6. Conclusion and Recommendation
It may be concluded that on the one hand, the reduction of the levels in the organisational structure of Marks & Spencer is beneficial for the company as the communication between the level, transparency and overall effectiveness increase. On the other hand, precise hierarchy and centralisation (mechanistic structure) make the company inflexible and difficult to adapt. M&S can be recommended to flatten its structure even more because the number of departments and layers has remained high in spite of the restructuring that was attempted (M&S, 2010). Furthermore, communication, quality control and managerial control over the fulfilment of employees’ responsibilities should be improved to ensure better performance in the company.

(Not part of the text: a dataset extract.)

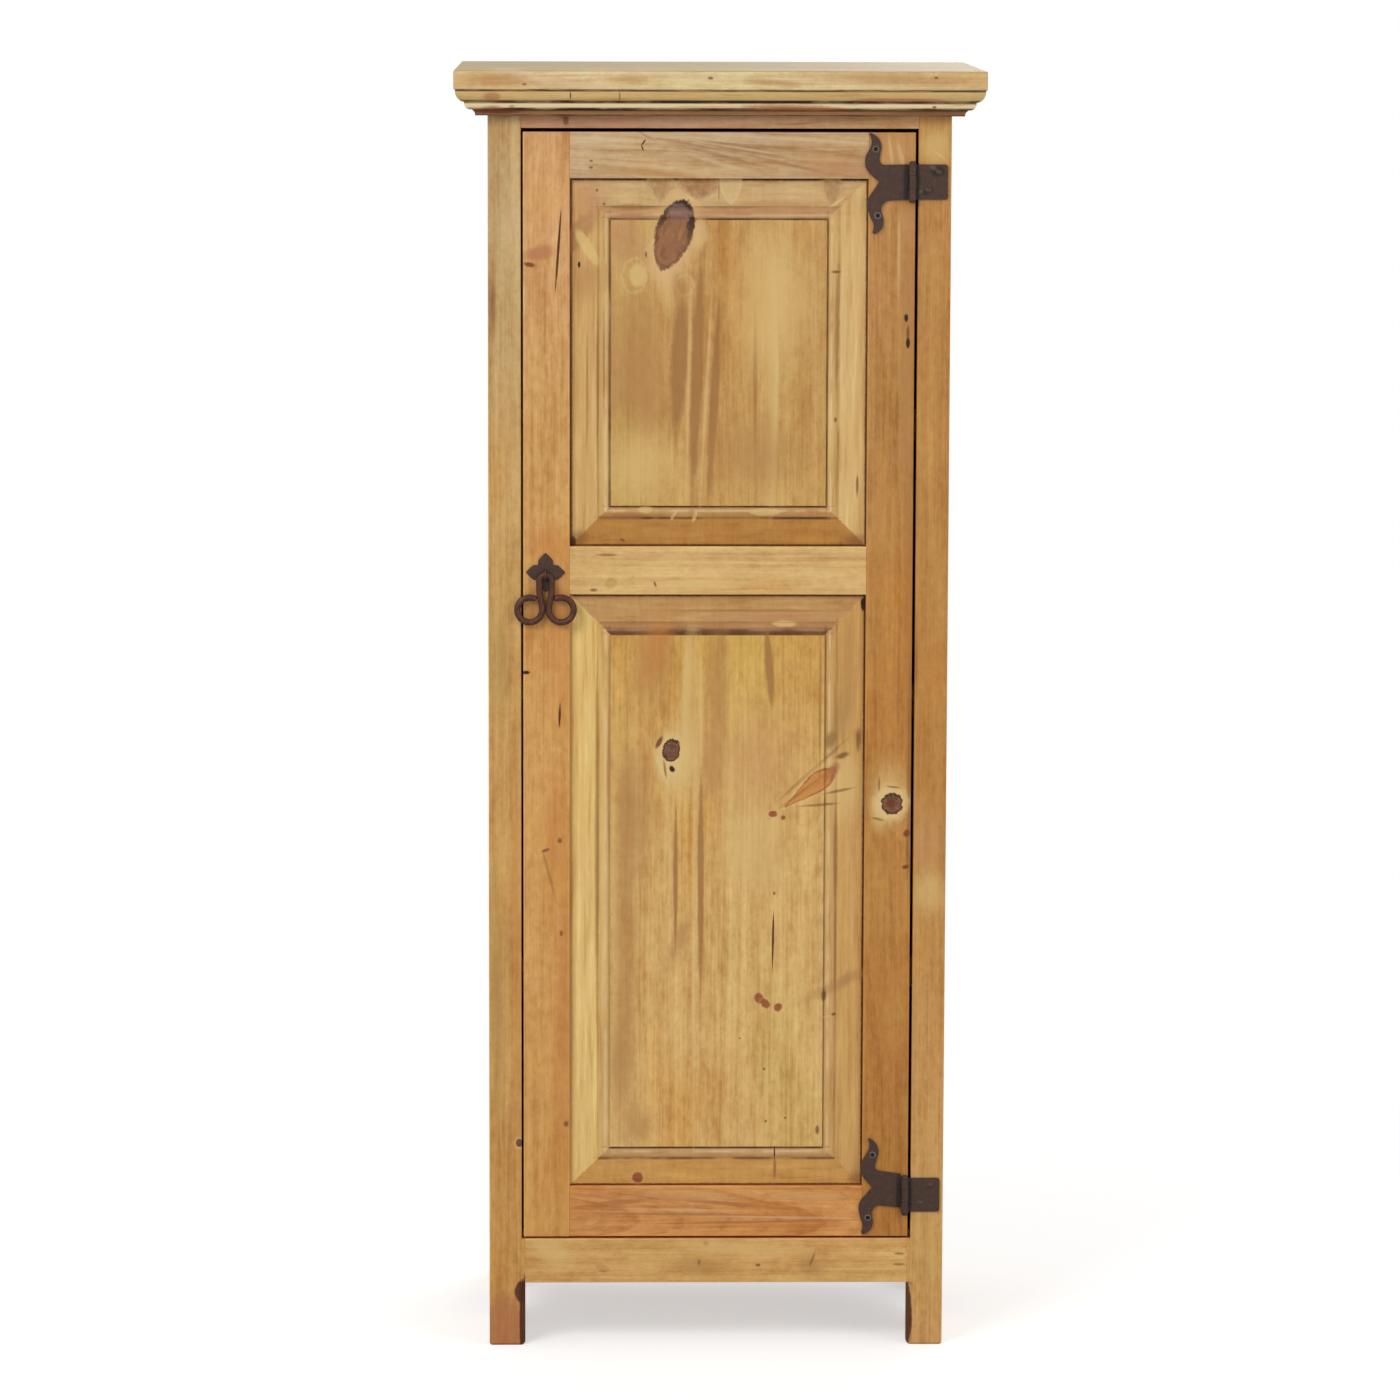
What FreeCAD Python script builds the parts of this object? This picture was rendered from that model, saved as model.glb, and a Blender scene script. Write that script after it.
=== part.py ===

Tight environmental conditions and the current strategic objectives emphasise the need for organisational learning and professional development for both common employees and managers. In particular, the professional training of common employees should be carried out in real teams (departments) and should be practical. The professional development of managers in M&S should be oriented to develop their entrepreneurial skills. Marks & Spencer can be recommended to concentrate on industry specifics, general management and human relationship. Furthermore, the company is to reward the most active and progressive managers creating motivation by all means. M&S can be recommended to reconsider leadership styles with respect to creative workers engaged in non-routing technologies (from autocratic to consultative). In addition, lower rank managers are to be involved into the decision-making process of M&S that may encourage them to act in a more enthusiastic intrapreneurial way.